We continued as far as Canberra, the capital of Australia, then stopped for the night. Again, we found a great motel with room for 8 and nice kitchens. And a pool - so very necessary with the hot Australian sun cooking us all day. After another refreshing swim, we made a mexican dinner, then headed for some drinks on a patio in town.
Canberra is a very interesting city. According to our history lesson from John, when Australia became a nation independent from England, there was dispute as to whether the capital sould be Sydney or Melbourne. Unable to make a fair decision, they decided to make a capital city geographically between the two, and hence, Canberra was born. Since there was nothing there before, it is a completely manufactured city - very well laid out, but really in the middle of nowhere.
Wednesday morning, we headed to Parliament Hill and toured around inside and out. It has a great location on a hill overlooking the city, but the building itself leaves a bit to be desired. It was built in the 80s so (in my opinion) lacks a bit of history and culture. But who am I to judge, I haven't even been to Canada's capital yet.
Before leaving Canberra, we wandered around the Australian War Memorial for a couple hours, which is a huge museum dedicated to the memory of Australian soldiers. Anything war-related is not usally my thing, but the museum told the story well, had good displays and was well laid out. Everyone was pretty sombre after this tour.

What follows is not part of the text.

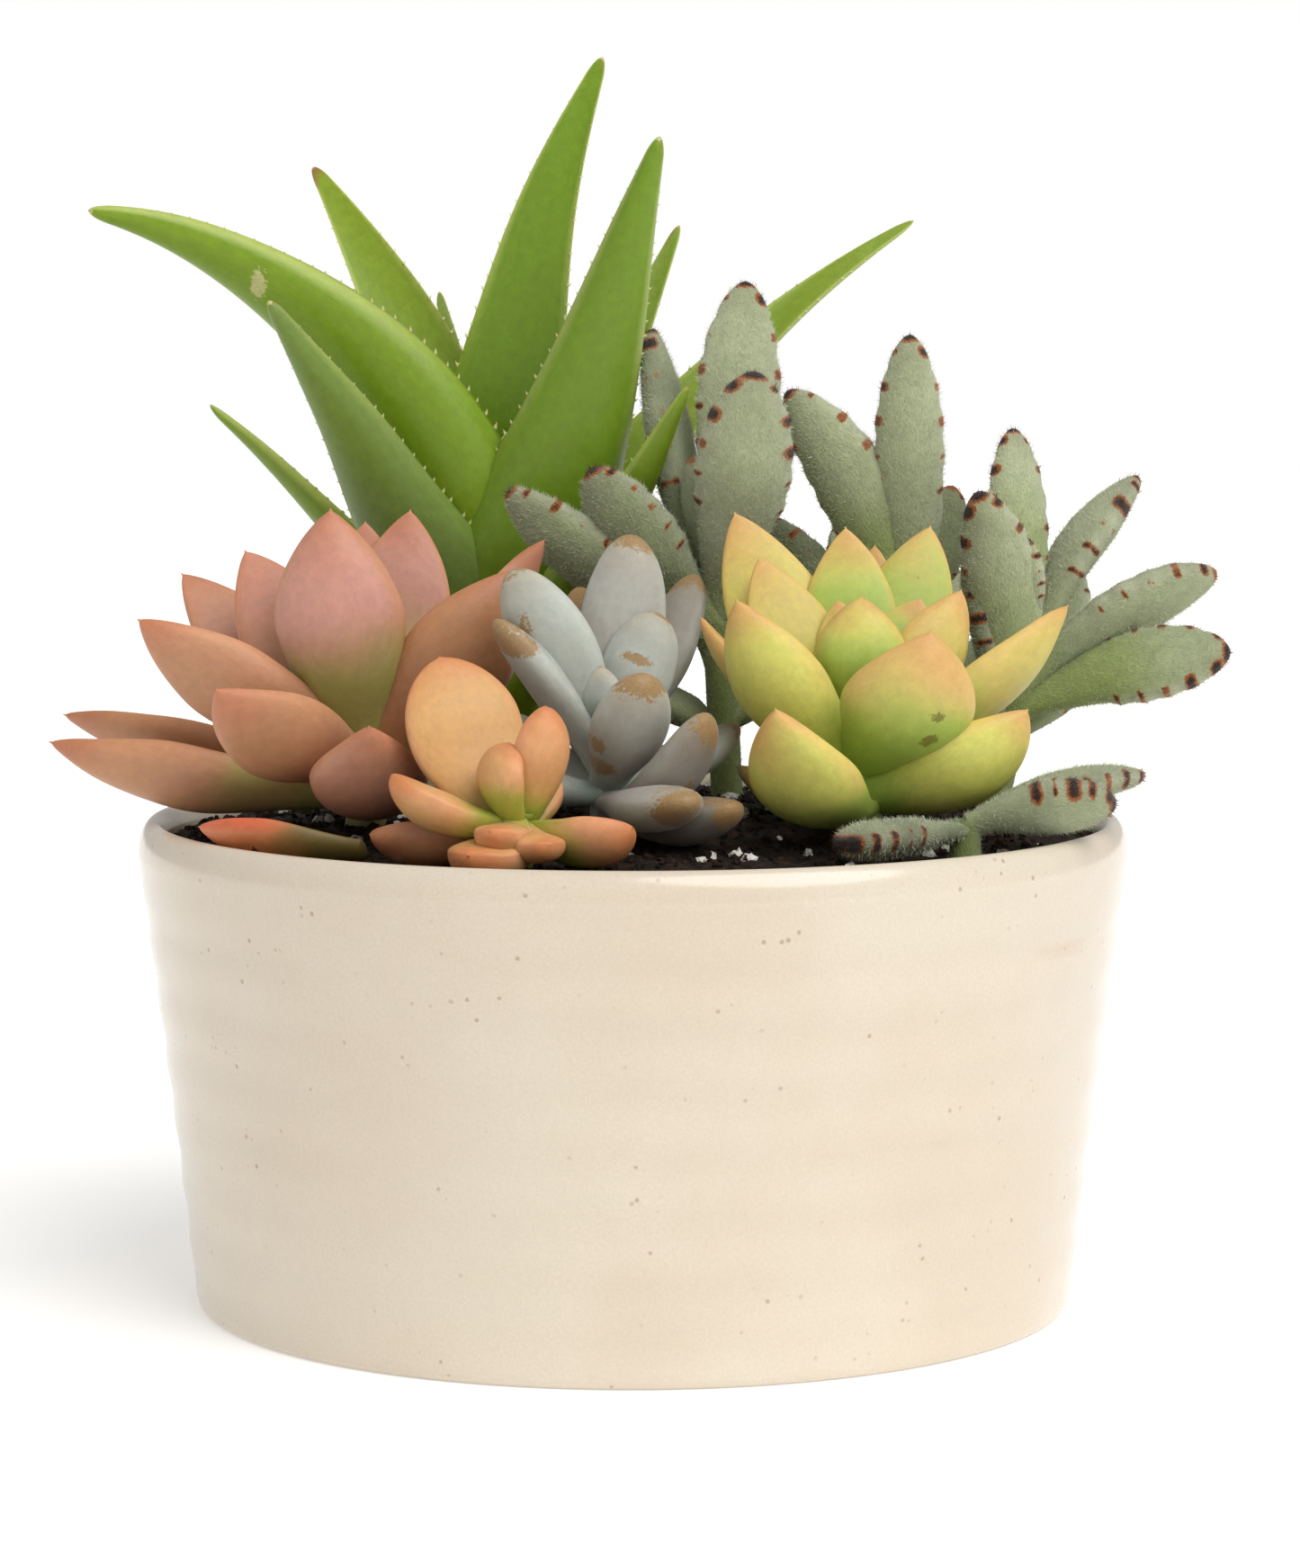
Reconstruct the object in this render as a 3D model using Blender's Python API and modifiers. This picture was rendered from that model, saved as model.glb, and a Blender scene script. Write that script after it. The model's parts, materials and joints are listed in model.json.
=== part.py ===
"""Succulent dish garden: a round stoneware bowl planted with seven kinds of rosettes and leafy stems.

The origin is the middle of the bowl's flat base, +Z is up, and the front of the arrangement faces -Y.
Every plant is one body: a stem that stands in a hole in the soil, with its leaves grown out of it.
"""
import math
from collections import namedtuple

import bmesh
import bpy
from mathutils import Matrix, Vector

MM = 0.001
# Clearance between pieces that touch
GAP = 0.3 * MM

# Bowl
RIM_RADIUS = 82.5 * MM
BASE_RADIUS = 73.4 * MM
BOWL_HEIGHT = 81.5 * MM
WIDEST_HEIGHT = 76 * MM
WALL = 5 * MM
FLOOR = 6 * MM
BASE_ROUND = 1.5 * MM
TAPER_POWER = 1.1
RIDGE_PITCH = 10 * MM
RIDGE_HEIGHT = 0.35 * MM
ROUND_SEGMENTS = 36
LIP_STEPS = 6

# Soil
SOIL_CROWN = 83.5 * MM
SOIL_FALL = 5.5 * MM
SOIL_RADIUS = 75 * MM
SOIL_RINGS = 7
SOIL_LUMP = 0.25 * MM
# Hollows pressed in the soil under the heavy leaves: x, y, reach, depth
HOLLOWS = (
    (-22 * MM, -59 * MM, 15 * MM, 3.2 * MM),
    (2 * MM, -40 * MM, 16 * MM, 1.7 * MM),
    (30 * MM, -40 * MM, 14 * MM, 1.7 * MM),
    (46 * MM, -42 * MM, 14 * MM, 2.2 * MM),
    (-56 * MM, -46 * MM, 14 * MM, 2.2 * MM),
)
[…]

We drove south towards the Snowy Mountains. In Australia, and only in the winter, you can go to "The Snow", it never comes to you! In the summer, the small ski towns are quieter and instead of skiing, hiking trails are abound. We found a spot to stay at a holiday park just outside of Jindabyne, with the 5 Dutchies in a small cabin, and Mark, John and I camping in the tent area. We had another home cooked dinner and walked around Lake Jindabyne at dusk, hoping to see some of the platypus' that live in the area. No luck. We did see some type of swimming animal, though the jury is out as to whether it was an otter, a big rat, or some kind of hairy lizard.
Thursday morning, packed up camp and drove to Kosciuszko National Park, just outside of Jindabyne. This park is home to the best (and only) skiing in Australia (June to October) and Mt. Kosciuszko, the highest peak in Australia at (2228m). In January, the hike to the top of Mt Kosci is a fairly gentle 18km loop through green, grassy valleys with spectacular views of the surrounding Main Range.
Once the crew was done the climb, we hopped into the cars and set out for the coast. The GPS route we followed took us through some fairly empty prairies and avoided any sort of town that might be able to feed us dinner. Finally, around 9pm we rolled into Narooma and found dinner at a local pub. We were all starved! It was a bit overpriced but I swear, chicken fingers and fries has never tasted so good! Unfortunately, because it is still the holiday season here, every hotel, hostel, and campground was booked solid in this smallish town. We found a dorm room about 30km back down the coast in Bermagui and jumped at the chance. We didn't arrive until after 11pm, all 8 of us had to share a dorm room with bunk beds, but man we were happy to have a place to lay our heads that night.
Friday morning we grabbed some breakfast food from the grocery store and headed to the gorgeous beach in Bermagui for a meal by the surf. After eating, we set up on Camel Rock beach to do some sunning and swimming. It was heaven. The beach was spectacular, the sky was a perfect blue and the surf was huge. Swimming here was a lot easier than our Christmas beach spot at Bronte - the beach was much flatter. The waves were giant and it was fun getting knocked around a bit but there was a pretty strong rip current so we didn't stay in too long. The good thing is most public beaches have a swimming area marked between 2 flags that is patrolled by a lifeguard.
Once we had enough sun, we again hit the road. We split from the other car; they wanted more time on the beach and to try a hand at surfing. We headed instead inland a bit to a small conservation area outside of a tiny town called Kangaroo Valley where we would camp for the night. The free campground lines a kangaroo reserve so it is a great place to go to spot kangaroos as well as wombats. After setting up camp, we took a walk to find some wildlife. Again, because it is the holiday season, the normally quiet camp was quite full and louder than usual with big groups and lots of kids running around. Despite this, as the sun started to set, we came upon a giant wombat eating grass along the treeline. He let us get pretty close, taking pictures and inching towards him to see how close we could get. Never having heard much about wombats before, it was great to get so close to one in the wild, kind of like seeing a giant, furry guinea pig. And, once you get a bit too close for his confort, the wombat is surprising fast on his chubby little legs. Fun times.
Once the sun was set, we did see a couple of small kangaroos grazing in the middle of one of the fields. Again, they let us get pretty close before they hopped away. We saw a bunch of wombats throughout the night but the roos kept mostly to themselves. Such a cool place to camp - not only a great place to see the wildlife but the park was nestled in a beautiful rocky valley.
Saturday, we packed up to head back to Sydney. We stopped briefly in Kiama to see a giant rocked formation that causes a big blowhole, but the surf was pretty calm so the water only made a small spray, not a giant geyser. We stopped at the beach in Wollongong for lunch and then took the ocean road back into the city.
We met back up with Julia and since Saturday was her last night in Oz, we treated ourselves to sushi and a night out in the Local pub.
Today, Mark was over the moon excited that both a Lions and Leafs game were being played and he was around to watch them. It is a rainy day in Sydney today so we're keeping pretty close to home. Mark and I will be flying to Brisbane early Tuesday morning to check out the sunshine coast and make it up to the Great Barrier Reef.